Repeat the listing in full. Nothing may be added or left out.

━━━ RECORD SET

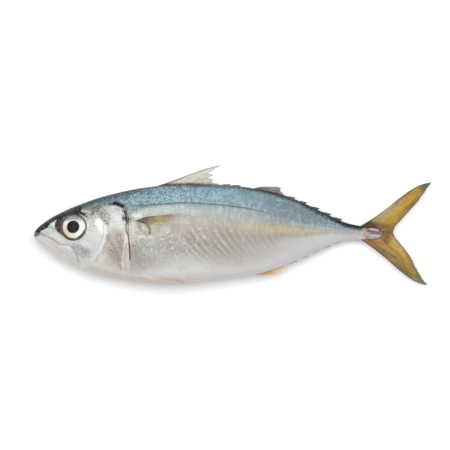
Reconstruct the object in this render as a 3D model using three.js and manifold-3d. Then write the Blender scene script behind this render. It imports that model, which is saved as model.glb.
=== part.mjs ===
// A whole raw short-bodied mackerel, lying on its right flank with the left side up.
//
// The fish is drawn in its own frame first: x runs from the snout (0) to the tail tips, y is up the
// fish's back from the body axis, and z is the height above the surface it lies on. At the end the
// group is moved so that the origin is on that surface, under the middle of the fish.
//
// Flesh, skin and fins are one solid, because the fins grow out of the body. The two eyeballs are
// pieces of their own, which sit in sockets. All sizes are in millimetres.
import * as THREE from "three";
import { mergeVertices } from "three/addons/utils/BufferGeometryUtils.js";
import Module from "manifold-3d";

const wasm = await Module();
wasm.setup();

// ---------------------------------------------------------------------------------------------
// Driving dimensions
// ---------------------------------------------------------------------------------------------

const BODY_END = 189; // the flesh tapers to a wedge inside the tail fin
const ROUNDNESS = 2.15; // exponent of the cross section: 2 is an ellipse

// Side view of the body without its fins: [distance from the snout, height over the axis].
const BACK = [
  [0, 0], [0.9, 1.9], [3.2, 4.4], [10.8, 9.6], [22, 15.1], [38, 20.6], [60, 24.9], [84, 26.9],
  [111, 26], [133, 21.6], [146, 16.7], [158, 11.1], [168, 6.4], [175, 4.6], [182, 3.9],
  [BODY_END, 1.9],
];
const BELLY = [
  [0, -1], [1.2, -3], [4.6, -6.1], [14, -12.6], [30, -19.7], [53, -24.5], [76, -26.2], [88, -25.4],
  [115, -22.1], [127, -20], [139, -15.4], [154, -8.6], [164, -4.3], [171, -3.1], [182, -2.6],
  [BODY_END, -0.4],
];
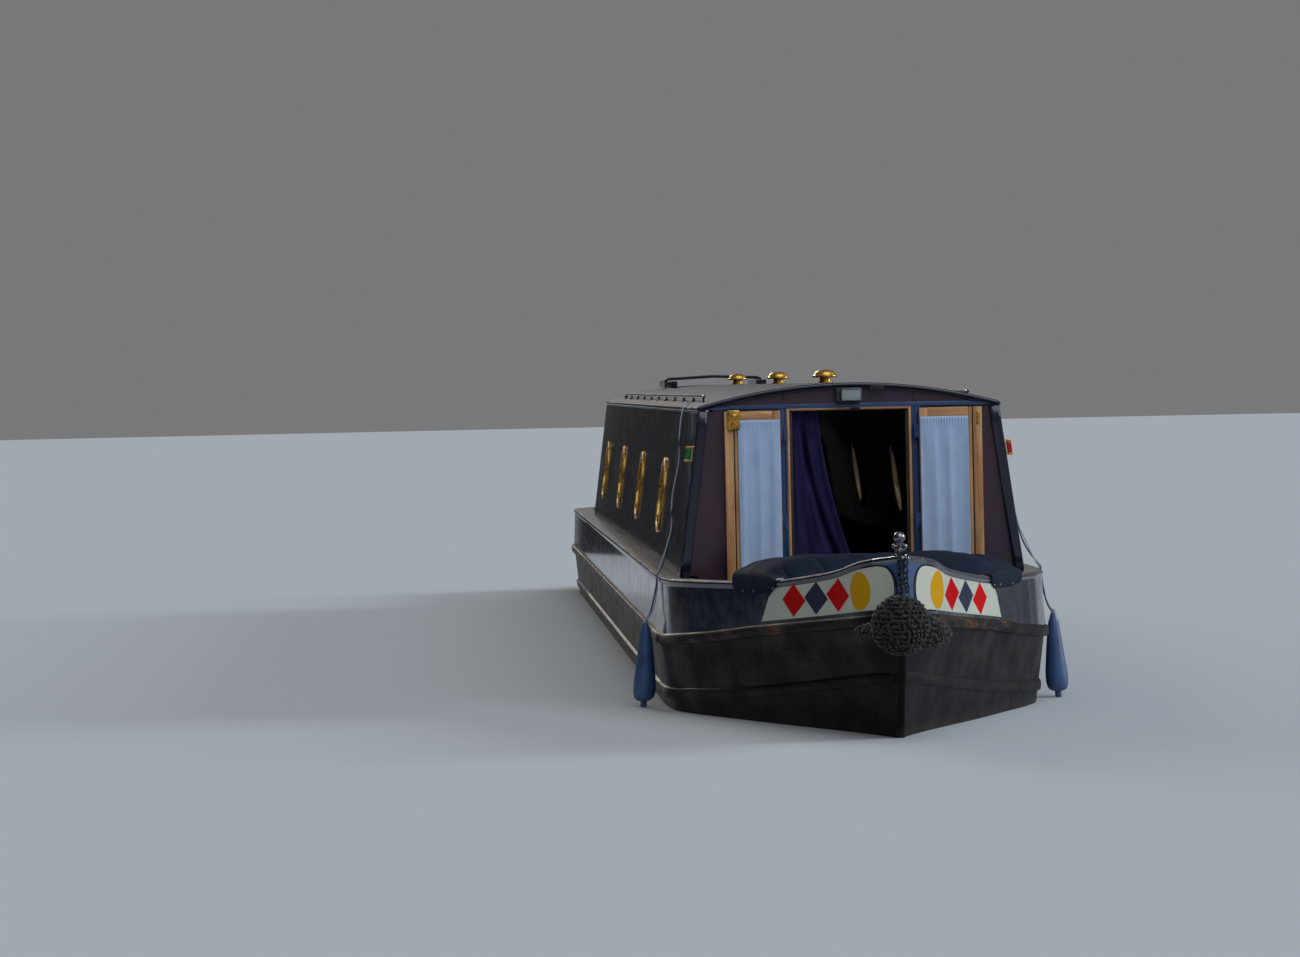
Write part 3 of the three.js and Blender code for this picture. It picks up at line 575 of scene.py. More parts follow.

━━━━━━

* **RESPONSE BELOW**
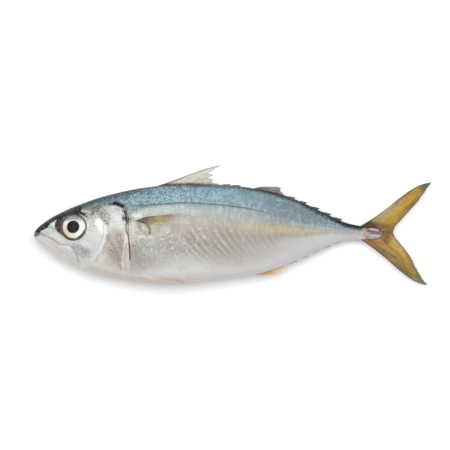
Reconstruct the object in this render as a 3D model using three.js and manifold-3d. Then write the Blender scene script behind this render. It imports that model, which is saved as model.glb.
=== part.mjs ===
// A whole raw short-bodied mackerel, lying on its right flank with the left side up.
//
// The fish is drawn in its own frame first: x runs from the snout (0) to the tail tips, y is up the
// fish's back from the body axis, and z is the height above the surface it lies on. At the end the
// group is moved so that the origin is on that surface, under the middle of the fish.
//
// Flesh, skin and fins are one solid, because the fins grow out of the body. The two eyeballs are
// pieces of their own, which sit in sockets. All sizes are in millimetres.
import * as THREE from "three";
import { mergeVertices } from "three/addons/utils/BufferGeometryUtils.js";
import Module from "manifold-3d";

const wasm = await Module();
wasm.setup();

// ---------------------------------------------------------------------------------------------
// Driving dimensions
// ---------------------------------------------------------------------------------------------

const BODY_END = 189; // the flesh tapers to a wedge inside the tail fin
const ROUNDNESS = 2.15; // exponent of the cross section: 2 is an ellipse

// Side view of the body without its fins: [distance from the snout, height over the axis].
const BACK = [
  [0, 0], [0.9, 1.9], [3.2, 4.4], [10.8, 9.6], [22, 15.1], [38, 20.6], [60, 24.9], [84, 26.9],
  [111, 26], [133, 21.6], [146, 16.7], [158, 11.1], [168, 6.4], [175, 4.6], [182, 3.9],
  [BODY_END, 1.9],
];
const BELLY = [
  [0, -1], [1.2, -3], [4.6, -6.1], [14, -12.6], [30, -19.7], [53, -24.5], [76, -26.2], [88, -25.4],
  [115, -22.1], [127, -20], [139, -15.4], [154, -8.6], [164, -4.3], [171, -3.1], [182, -2.6],
  [BODY_END, -0.4],
];
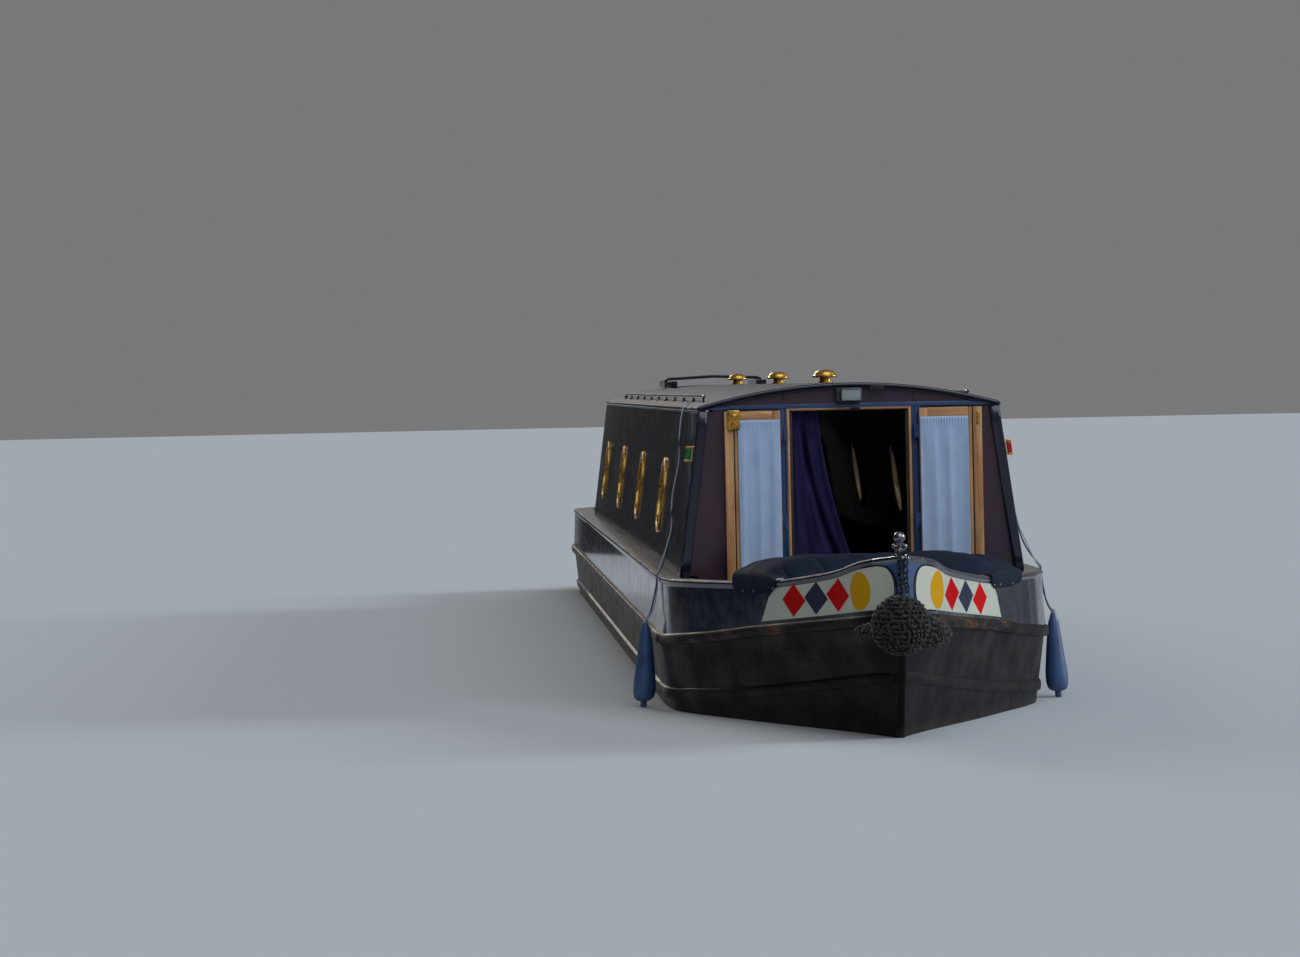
Write part 3 of the three.js and Blender code for this picture. It picks up at line 575 of scene.py. More parts follow.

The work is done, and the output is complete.